— begin Source data —
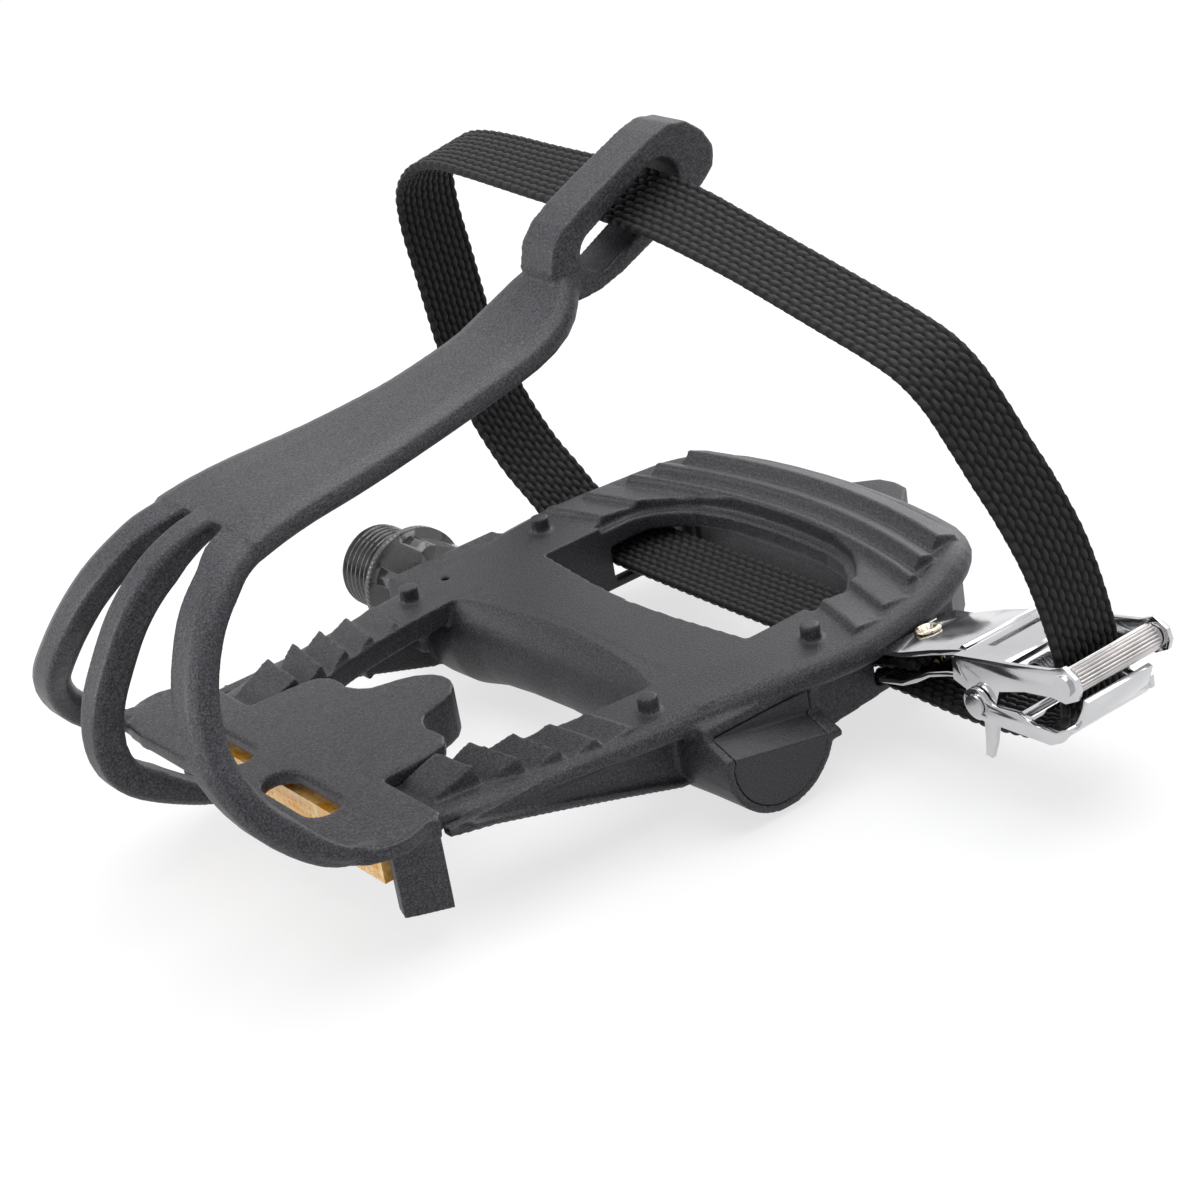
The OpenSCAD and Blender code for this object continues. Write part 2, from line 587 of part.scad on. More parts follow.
module mirror_shoulder() {
    translate([0, mid_y, 0]) mirror([0, 1, 0]) translate([0, -mid_y, 0])
        shoulder(mid_y - barrel_in);
}

// Outline of the end cap seen from the outer end: a disc below, a square panel above
module cap_shape(grow) {
    y0 = mid_y + panel_w - 3;
    intersection() {
        cyl_y(8.8 + grow, y0, barrel_out + cut);
        translate([-20, y0 - cut, -20]) cube([40, 20, 20.5]);
    }
    translate([-9.6 - grow, y0, 0]) cube([18 + 2 * grow, barrel_out + cut - y0, cap_top + grow]);
}

// Shell that closes the outer end: panel, ledge and disc in one piece
module end_cap() {
    color([0.09, 0.09, 0.1])
        difference() {
            intersection() {
                cap_shape(0);
                outer_end();
            }
            translate([0, -cap_t, -0.8]) outer_end();
        }
}

// Ring of the clip band or of a bar at one station
function clip_ring(x, z, d, offs) =
    [for (q = turned(offs)) [x - d[1] * q[1], mid_y + q[0], z + d[0] * q[1]]];

module clip_band() {
    rows = curve(band, clip_steps);
    p = two(rows);
    skin([for (i = [0:len(p) - 1])
        let (d = path_dir(p, i), w = rows[i][2], o = w + 2.9 * min(1, (i / clip_steps + 0.3) / 3))
        clip_ring(p[i][0], p[i][1], d, [[-o, -2.1], [-o + 0.7, -0.9], [-w, -0.25], [-w / 2, 0],
            [w / 2, 0], [w, -0.25], [o - 0.7, -0.9], [o, -2.1],
            [o - 0.4, -3.5], [o - 1.6, -4.2], [w - 0.8, -3.6], [w / 2, -2.6],
            [-w / 2, -2.6], [-w + 0.8, -3.6], [-o + 1.6, -4.2], [-o + 0.4, -3.5]])]);
}

module outer_bar() {
    rows = curve(bar, clip_steps);
    p = two(rows);
    n = len(p);
    skin([for (i = [0:n - 1])
        let (d = path_dir(p, i), left = (n - 1 - i) / clip_steps, a = rows[i][2], b = rows[i][3],
            o = b + 2.9 * min(1, (left + 0.5) / 7),
            t = min(bar_t, bar_t - 0.9 + 0.1 * i / clip_steps, 1.5 + left * 0.75))
        clip_ring(p[i][0], p[i][1], d, [[a, -min(0.5, t * 0.2)], [a + 0.6, 0], [b, 0],
            [o - 0.8, -min(0.9, t * 0.25)], [o, -t * 0.5],
            [o - 0.5, -t * 0.85], [b + 0.6, -t], [a + 1.8, -t], [a + 0.6, -t * 0.85], [a, -t * 0.6]])]);
}

module middle_bar() {
    p = curve(mid_bar, clip_steps);
    n = len(p);
    w = mid_bar_w;
    skin([for (i = [0:n - 1])
        let (d = path_dir(p, i), k = i / clip_steps, left = (n - 1 - i) / clip_steps,
            t = min(bar_t, 2.5 + 0.6 * k, 1.5 + left * 0.8), c = min(0.9, t * 0.3))
        clip_ring(p[i][0], p[i][1], d, [[-w, -c], [-w + 0.7, 0], [w - 0.7, 0],
            [w, -c], [w, -t + c], [w - 0.7, -t], [-w + 0.7, -t], [-w, -t + c]])]);
}

module clip_plate() {
    difference() {
        union() {
            top_plate(under_z, plate_z) polygon(both(plate));
            // Deep skirts under the rear lobes
            top_plate(1.6, plate_z) difference() {
                intersection() {
                    polygon(both(plate));
                    translate([20, -12]) square([20, 24]);
                }
                offset(delta = -1.8) polygon(both(plate));
                translate([36.4, -20]) square([10, 40]);
            }
            // Lugs for the clip screws
            for (s = [-1, 1])
                translate([lug_x0, mid_y + s * screw_w - 4, screw_z - 4])
                    cube([beam_x0 - seat_gap - lug_x0, 8, under_z + 1 - screw_z + 4]);
        }
        for (s = [-1, 1]) {
            cyl_x(screw_r + seat_gap, lug_x0 - cut, beam_x0 + cut, s * screw_w, screw_z);
            // Windows over the front reflector
            translate([59.5, mid_y + s * 6.5, 0]) cylinder(r = 3, h = 20, $fn = 32);
            translate([59.5, mid_y + s * 16.5, 0]) cylinder(r = 3, h = 20, $fn = 32);
            translate([56.5, mid_y + s * 11.5 - 5, 0]) cube([6, 10, 20]);
        }
    }
    // Corner blocks that reach down at both ends of the front beam
    both_sides() {
        top_plate(-5, plate_z - 0.4) polygon([[57.5, 29.8], [51.3, 33], [49.9, 30.4], [56.6, 26.9]]);
        top_plate(6.4, plate_z - 0.2) polygon([[57.9, 29.9], [51.2, 33.4], [50.4, 31.9], [57.2, 28.4]]);
    }
}

module strap_loop() {
    difference() {
        side_plate(-loop_w / 2, loop_w / 2) polygon(loop_out);
        translate([slot_pos[0], mid_y, slot_pos[1]]) rotate([0, slot_tilt, 0]) {
            translate([-(slot_len - slot_h) / 2, -10, -slot_h / 2])
                cube([slot_len - slot_h, 20, slot_h]);
            for (s = [-1, 1])
                translate([s * (slot_len - slot_h) / 2, -10, 0]) rotate([-90, 0, 0])
                    cylinder(r = slot_h / 2, h = 20, $fn = 48);
        }
    }
}

module toe_clip() {
    color([0.11, 0.11, 0.11]) {
        strap_loop();
        clip_band();
        both_sides() outer_bar();
        middle_bar();
        clip_plate();
    }
}

module front_reflector() {
    color([0.95, 0.55, 0.05]) {
        translate([beam_x1 + seat_gap, mid_y - 26.4, -1.4]) cube([1, 52.8, under_z + 1.3]);
        translate([beam_x1 + 1, mid_y - 25.8, -1]) cube([2.2, 51.6, 7]);
    }
}

module rear_reflector() {
    color([0.95, 0.55, 0.05])
        translate([rear_x0 - 0.3, mid_y - 20 + seat_gap, -3.8 + seat_gap])
            cube([1.75, 40 - 2 * seat_gap, 6.9 - 2 * seat_gap]);
}

module clip_screws() {
    color([0.5, 0.5, 0.52])
        for (s = [-1, 1]) difference() {
            union() {
                cyl_x(screw_r, lug_x0 - 4.6, beam_x1 - 2.6, s * screw_w, screw_z);
                cyl_x(3.6, beam_x1 - 2.65, beam_x1 - 0.3, s * screw_w, screw_z);
            }
            translate([beam_x1 - 1.6, mid_y + s * screw_w - 4, screw_z - 0.5]) cube([3, 8, 1]);
        }
}

module clip_nuts() {
    color([0.5, 0.5, 0.52])
        for (s = [-1, 1]) difference() {
            cyl_x(7 / sqrt(3), lug_x0 - 3.4, lug_x0 - seat_gap, s * screw_w, screw_z, 6);
            cyl_x(screw_r + fit_gap, lug_x0 - 5, lug_x0 + 1, s * screw_w, screw_z);
        }
}

module strap() {
    n = len(strap_path);
    p = [for (q = strap_path) [q[0], q[1], q[2]]];
    color([0.06, 0.06, 0.06])
        difference() {
            skin([for (i = [0:n - 1])
                let (t = strap_path[i][3], d = unit(p[min(i + 1, n - 1)] - p[max(i - 1, 0)]),
                    w0 = [-cos(t), 0, sin(t)], w1 = unit(w0 - d * (w0 * d)),
                    h = cross(d, w1), a = w1 * strap_w / 2, b = h * strap_t / 2,
                    c = [p[i][0], mid_y + p[i][1], p[i][2]])
                [c - a - b, c + a - b, c + a + b, c - a + b]]);
            translate([buckle_x - 0.2, mid_y + rivet_w, 1]) cylinder(r = 1.5 + fit_gap, h = 5, $fn = 24);
        }
}

// Cheek of the buckle frame, in the front view
module cheek() {
    difference() {
        union() {
            polygon([[58, 9.9], [58, 6.4], [60.4, 5.6], [60.4, pivot_z], [61, 2.6], [63, 1.8],
                [65, 2.6], [65.8, pivot_z], [67, 7.2], [72, 8.8], [77.4, 9.6], [roller_w, 9.4],
                [82, 10.6], [82.5, roller_z], [82, 13.8], [roller_w, 15], [77, 13.8],
                [70, 12.4], [64, 11.4]]);
        }
        translate([roller_w, roller_z]) circle(r = pin_r + fit_gap, $fn = 32);
        translate([pivot_w, pivot_z]) circle(r = pin_r + fit_gap, $fn = 32);
    }
}

module buckle_frame() {
    x0 = buckle_x - frame_in;
    x1 = buckle_x + frame_in;
    color([0.85, 0.85, 0.87])
        difference() {
            union() {
                front_plate(x0 + 1, x1 - 1)
                    strip([[41.1, 4.75], [45.2, 5.5], [47, 6.15], [52, 8], [57, 9.6], [59, 10.1]],
                        sheet_t);
                front_plate(x0 - cheek_t, x1 + cheek_t)
                    strip([[58.6, 10], [61.3, 10.5], [64, 11], [67, 11.5], [69, 11.7]], sheet_t);
                front_plate(x0 - cheek_t, x0) cheek();
                front_plate(x1, x1 + cheek_t) cheek();
                // Bead across the sheet
                cyl_x(0.7, x0 + 1.4, x1 - 1.4, 58.4, 10.2);
            }
            translate([buckle_x - 0.2, mid_y + rivet_w, 3]) cylinder(r = 1.5 + fit_gap, h = 6, $fn = 32);
            // Slot across the sheet
            translate([buckle_x - 5, mid_y + 61, 9]) cube([10, 1.4, 4]);
        }
}

module buckle_base() {
    color([0.82, 0.82, 0.84])
        difference() {
            front_plate(buckle_x - frame_in + seat_gap, buckle_x + frame_in - seat_gap)
                strip([[41, 0.4], [42.5, 0.75], [46, 1.45], [49, 2.9], [52, 4.8], [56, 6.2], [60, 7.1]],
                    sheet_t);
            translate([buckle_x - 0.2, mid_y + rivet_w, -2]) cylinder(r = 1.5 + fit_gap, h = 6, $fn = 32);
        }
}

module buckle_rivet() {
    color([0.8, 0.78, 0.7])
        translate([buckle_x - 0.2, mid_y + rivet_w, 0]) {
            translate([0, 0, 0.1]) cylinder(r = 1.5, h = 5.6, $fn = 32);
            // The head lies on the sloping sheet
            translate([0, 0, 5.12 + sheet_t / 2]) rotate([10.4, 0, 0]) cylinder(r = 2, h = 0.6, $fn = 40);
        }
}

// Cheek of the clamp lever, in the front view
module lever_cheek() {
    difference() {
        union() {
            translate([pivot_w, pivot_z]) circle(r = 2.4, $fn = 40);
            polygon([[62, 2.6], [64.4, 2], [68, 2.2], [73, 2.4], [77, 2.5], [79.2, 3.6], [80.8, 5.4],
                [80.2, 6], [78.2, 4.8], [74, 4.6], [71, 5.6], [66, 5], [63.4, 6.4]]);
            // Tail that the finger pulls
            polygon([[64.4, 2.8], [67, 2.4], [66.2, -1], [65.2, -3.6], [64, -3.4], [64.3, -0.6]]);
        }
        translate([pivot_w, pivot_z]) circle(r = pin_r + 0.05, $fn = 32);
    }
}

module clamp_lever() {
    x0 = buckle_x - lever_in;
    x1 = buckle_x + lever_in;
    color([0.85, 0.85, 0.87]) {
        // The far cheek is cut shorter than the near one
        front_plate(x0 - lever_t, x0) intersection() {
            lever_cheek();
            translate([0, -20]) square([77.6, 40]);
        }
        front_plate(x1, x1 + lever_t) lever_cheek();
        // Toothed jaw between the cheeks
        front_plate(x0 - 0.5, x1 + 0.5)
            polygon([[70.2, 4.1], [72.8, 4.8], [73.5, 5], [73.8, 5.8], [72.6, 5.7], [70.4, 4.9]]);
        // Curved guard under the roller
        front_plate(buckle_x - 6, x1 + 0.4)
            strip([[77, 3.2], [78.4, 3.9], [79.6, 4.8], [80.5, 5.8]], sheet_t);
        front_plate(buckle_x - 4.4, buckle_x + frame_in - 0.2)
            strip([[79.9, 5.1], [81, 6.5], [81.9, 8.2], [82.6, 10.4]], sheet_t);
    }
}

module lever_pin() {
    color([0.8, 0.8, 0.82]) {
        h = lever_in + lever_t + 0.1;
        cyl_x(pin_r, buckle_x - h, buckle_x + h, pivot_w, pivot_z);
        cyl_x(1.6, buckle_x - h - 0.4, buckle_x - h, pivot_w, pivot_z);
        cyl_x(1.6, buckle_x + h, buckle_x + h + 0.4, pivot_w, pivot_z);
    }
}

module lever_spring() {
    color([0.7, 0.7, 0.72])
        for (i = [0:5])
            translate([buckle_x - 5 + i * 0.62, mid_y + pivot_w, pivot_z]) rotate([0, 90, 0])
                rotate_extrude($fn = 32) translate([pin_r + fit_gap + 0.3, 0]) circle(r = 0.3, $fn = 12);
}

module roller() {
    half = frame_in - 0.15;
    color([0.78, 0.78, 0.8])
        difference() {
            cyl_x(roller_r, buckle_x - half, buckle_x + half, roller_w, roller_z, 48);
            cyl_x(pin_r + 0.05, buckle_x - half - cut, buckle_x + half + cut, roller_w, roller_z);
        }
}

module roller_pin() {
    color([0.8, 0.8, 0.82]) {
        cyl_x(pin_r, buckle_x - frame_in - cheek_t - 0.3, buckle_x + frame_in + cheek_t + 0.3,
            roller_w, roller_z);
        cyl_x(1.6, buckle_x - frame_in - cheek_t - 0.5, buckle_x - frame_in - cheek_t,
            roller_w, roller_z);
        cyl_x(1.6, buckle_x + frame_in + cheek_t, buckle_x + frame_in + cheek_t + 0.6,
            roller_w, roller_z);
    }
}

spindle();
inner_seal();
inner_cup();
inner_balls();
outer_cup();
outer_balls();
outer_cone();
keyed_washer();
lock_nut();
pedal_body();
end_cap();
toe_clip();
front_reflector();
rear_reflector();
clip_screws();
clip_nuts();
strap();
buckle_frame();
buckle_base();
buckle_rivet();
clamp_lever();
lever_pin();
lever_spring();
roller();
roller_pin();
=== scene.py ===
"""Bicycle pedal with toe clip and strap: surfaces, fine detail, lights and camera. Metres."""
import math

import bmesh
import bpy
from mathutils import Matrix, Vector


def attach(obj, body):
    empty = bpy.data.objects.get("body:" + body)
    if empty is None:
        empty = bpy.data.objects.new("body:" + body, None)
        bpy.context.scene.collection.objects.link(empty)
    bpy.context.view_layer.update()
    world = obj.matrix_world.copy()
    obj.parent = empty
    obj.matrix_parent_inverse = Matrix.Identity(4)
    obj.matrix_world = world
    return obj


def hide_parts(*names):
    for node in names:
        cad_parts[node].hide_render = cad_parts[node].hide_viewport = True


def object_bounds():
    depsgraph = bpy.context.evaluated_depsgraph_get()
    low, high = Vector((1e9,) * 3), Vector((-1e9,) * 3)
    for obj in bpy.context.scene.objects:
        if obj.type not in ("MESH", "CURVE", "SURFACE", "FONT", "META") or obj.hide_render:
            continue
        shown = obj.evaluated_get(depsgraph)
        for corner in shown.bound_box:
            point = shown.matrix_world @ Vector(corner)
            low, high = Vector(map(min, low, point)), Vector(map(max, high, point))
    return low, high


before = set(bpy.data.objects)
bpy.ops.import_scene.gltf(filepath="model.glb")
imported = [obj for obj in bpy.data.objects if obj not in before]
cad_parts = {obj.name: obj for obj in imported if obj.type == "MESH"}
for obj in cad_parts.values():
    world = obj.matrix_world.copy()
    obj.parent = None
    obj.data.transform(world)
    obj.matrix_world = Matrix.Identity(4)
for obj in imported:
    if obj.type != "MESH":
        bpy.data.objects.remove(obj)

CAD_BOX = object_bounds()
MM = 0.001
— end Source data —
Task to complete:
Exactly the lines above from the one with "outer_balls();" to the one with "in imported if", both included, are to be quoted; leave the rest out.

Solution for this problem:
outer_balls();
outer_cone();
keyed_washer();
lock_nut();
pedal_body();
end_cap();
toe_clip();
front_reflector();
rear_reflector();
clip_screws();
clip_nuts();
strap();
buckle_frame();
buckle_base();
buckle_rivet();
clamp_lever();
lever_pin();
lever_spring();
roller();
roller_pin();
=== scene.py ===
"""Bicycle pedal with toe clip and strap: surfaces, fine detail, lights and camera. Metres."""
import math

import bmesh
import bpy
from mathutils import Matrix, Vector


def attach(obj, body):
    empty = bpy.data.objects.get("body:" + body)
    if empty is None:
        empty = bpy.data.objects.new("body:" + body, None)
        bpy.context.scene.collection.objects.link(empty)
    bpy.context.view_layer.update()
    world = obj.matrix_world.copy()
    obj.parent = empty
    obj.matrix_parent_inverse = Matrix.Identity(4)
    obj.matrix_world = world
    return obj


def hide_parts(*names):
    for node in names:
        cad_parts[node].hide_render = cad_parts[node].hide_viewport = True


def object_bounds():
    depsgraph = bpy.context.evaluated_depsgraph_get()
    low, high = Vector((1e9,) * 3), Vector((-1e9,) * 3)
    for obj in bpy.context.scene.objects:
        if obj.type not in ("MESH", "CURVE", "SURFACE", "FONT", "META") or obj.hide_render:
            continue
        shown = obj.evaluated_get(depsgraph)
        for corner in shown.bound_box:
            point = shown.matrix_world @ Vector(corner)
            low, high = Vector(map(min, low, point)), Vector(map(max, high, point))
    return low, high


before = set(bpy.data.objects)
bpy.ops.import_scene.gltf(filepath="model.glb")
imported = [obj for obj in bpy.data.objects if obj not in before]
cad_parts = {obj.name: obj for obj in imported if obj.type == "MESH"}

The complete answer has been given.